Rows from a 3D modeling dataset:
-=-=-

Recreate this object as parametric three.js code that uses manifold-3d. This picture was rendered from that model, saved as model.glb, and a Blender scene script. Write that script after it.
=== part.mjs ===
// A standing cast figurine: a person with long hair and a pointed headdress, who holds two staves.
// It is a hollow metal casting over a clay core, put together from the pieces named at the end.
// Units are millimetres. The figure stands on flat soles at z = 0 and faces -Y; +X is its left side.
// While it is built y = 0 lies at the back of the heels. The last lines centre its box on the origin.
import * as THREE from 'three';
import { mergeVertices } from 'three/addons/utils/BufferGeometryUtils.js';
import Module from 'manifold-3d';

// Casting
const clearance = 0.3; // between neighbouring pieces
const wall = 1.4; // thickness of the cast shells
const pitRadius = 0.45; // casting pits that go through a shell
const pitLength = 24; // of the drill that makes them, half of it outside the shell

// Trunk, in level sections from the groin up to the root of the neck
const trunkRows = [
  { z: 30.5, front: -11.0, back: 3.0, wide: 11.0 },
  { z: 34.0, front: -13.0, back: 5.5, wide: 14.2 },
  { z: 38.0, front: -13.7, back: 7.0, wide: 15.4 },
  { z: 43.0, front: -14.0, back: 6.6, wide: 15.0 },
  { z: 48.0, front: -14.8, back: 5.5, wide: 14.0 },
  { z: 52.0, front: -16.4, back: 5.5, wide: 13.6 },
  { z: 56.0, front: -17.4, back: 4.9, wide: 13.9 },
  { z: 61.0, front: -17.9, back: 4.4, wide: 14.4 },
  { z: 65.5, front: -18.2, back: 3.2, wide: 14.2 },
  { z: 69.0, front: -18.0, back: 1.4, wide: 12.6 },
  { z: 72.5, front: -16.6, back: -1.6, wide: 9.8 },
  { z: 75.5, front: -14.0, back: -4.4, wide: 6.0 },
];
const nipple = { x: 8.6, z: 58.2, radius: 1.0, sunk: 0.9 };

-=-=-

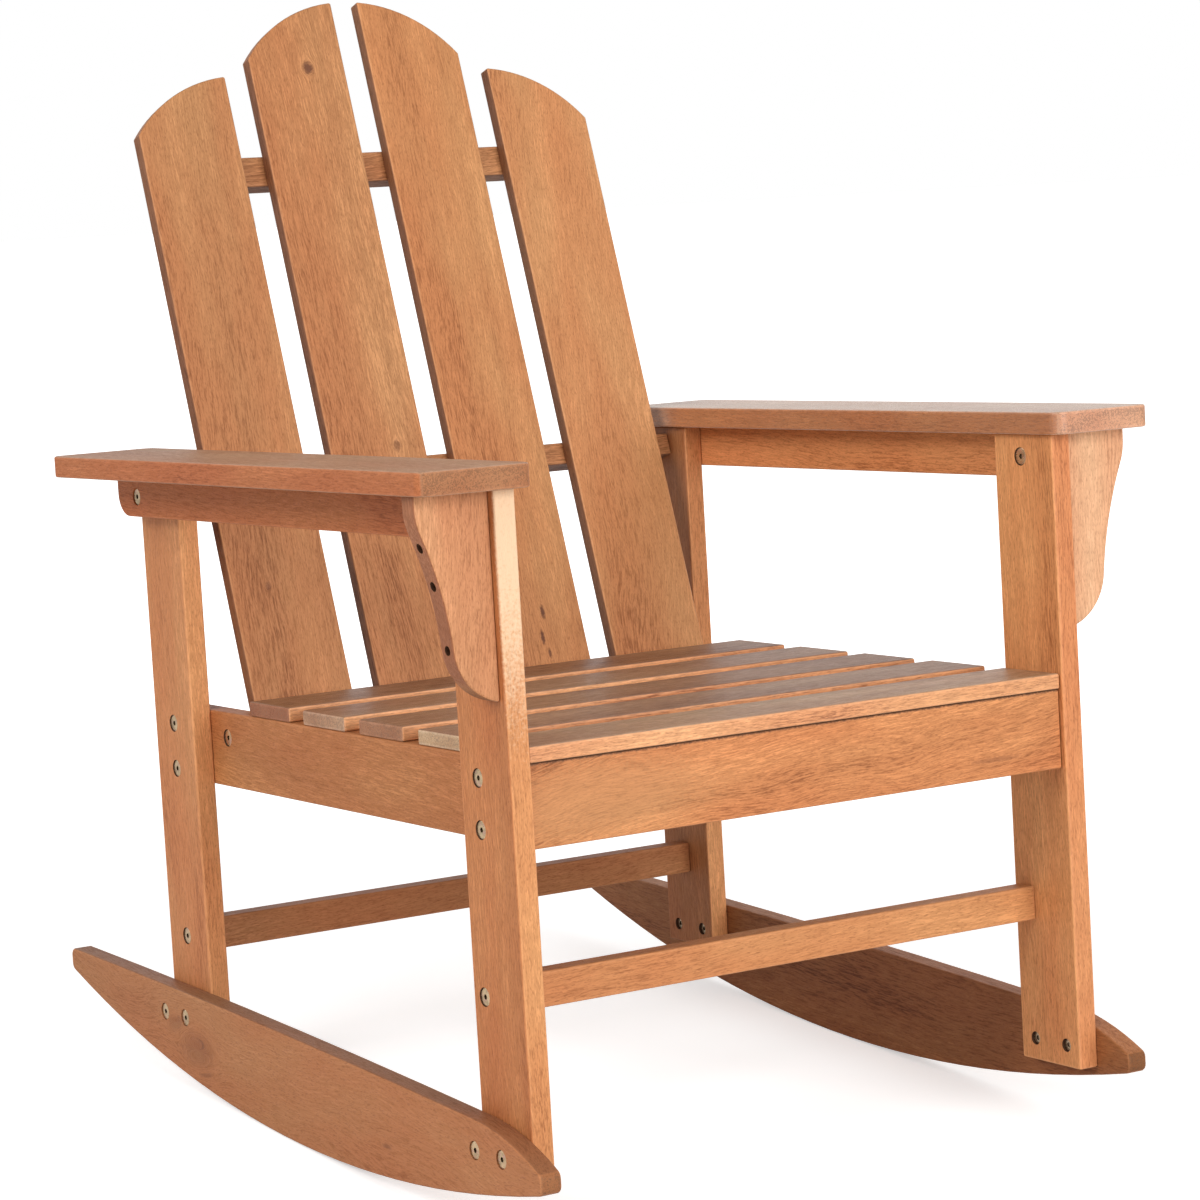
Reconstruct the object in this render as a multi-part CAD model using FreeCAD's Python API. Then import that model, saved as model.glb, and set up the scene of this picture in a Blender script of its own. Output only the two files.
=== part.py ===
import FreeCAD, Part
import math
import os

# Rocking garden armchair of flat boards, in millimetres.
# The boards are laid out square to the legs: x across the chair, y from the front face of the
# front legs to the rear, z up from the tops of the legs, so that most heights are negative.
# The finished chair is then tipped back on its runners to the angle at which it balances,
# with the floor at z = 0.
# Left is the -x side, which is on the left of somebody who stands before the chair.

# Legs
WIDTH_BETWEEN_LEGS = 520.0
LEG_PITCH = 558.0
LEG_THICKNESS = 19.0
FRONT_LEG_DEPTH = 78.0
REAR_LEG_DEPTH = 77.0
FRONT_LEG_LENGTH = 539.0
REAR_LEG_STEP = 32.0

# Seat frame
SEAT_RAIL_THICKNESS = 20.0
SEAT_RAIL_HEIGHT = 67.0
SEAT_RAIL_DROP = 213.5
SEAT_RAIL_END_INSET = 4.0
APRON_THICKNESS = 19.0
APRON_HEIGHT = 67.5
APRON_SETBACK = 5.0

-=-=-

Exactly the lines from the line with "Reconstruct the object" to the line with "APRON_SETBACK = 5.0", both included, are to be extracted, and no others.

Reconstruct the object in this render as a multi-part CAD model using FreeCAD's Python API. Then import that model, saved as model.glb, and set up the scene of this picture in a Blender script of its own. Output only the two files.
=== part.py ===
import FreeCAD, Part
import math
import os

# Rocking garden armchair of flat boards, in millimetres.
# The boards are laid out square to the legs: x across the chair, y from the front face of the
# front legs to the rear, z up from the tops of the legs, so that most heights are negative.
# The finished chair is then tipped back on its runners to the angle at which it balances,
# with the floor at z = 0.
# Left is the -x side, which is on the left of somebody who stands before the chair.

# Legs
WIDTH_BETWEEN_LEGS = 520.0
LEG_PITCH = 558.0
LEG_THICKNESS = 19.0
FRONT_LEG_DEPTH = 78.0
REAR_LEG_DEPTH = 77.0
FRONT_LEG_LENGTH = 539.0
REAR_LEG_STEP = 32.0

# Seat frame
SEAT_RAIL_THICKNESS = 20.0
SEAT_RAIL_HEIGHT = 67.0
SEAT_RAIL_DROP = 213.5
SEAT_RAIL_END_INSET = 4.0
APRON_THICKNESS = 19.0
APRON_HEIGHT = 67.5
APRON_SETBACK = 5.0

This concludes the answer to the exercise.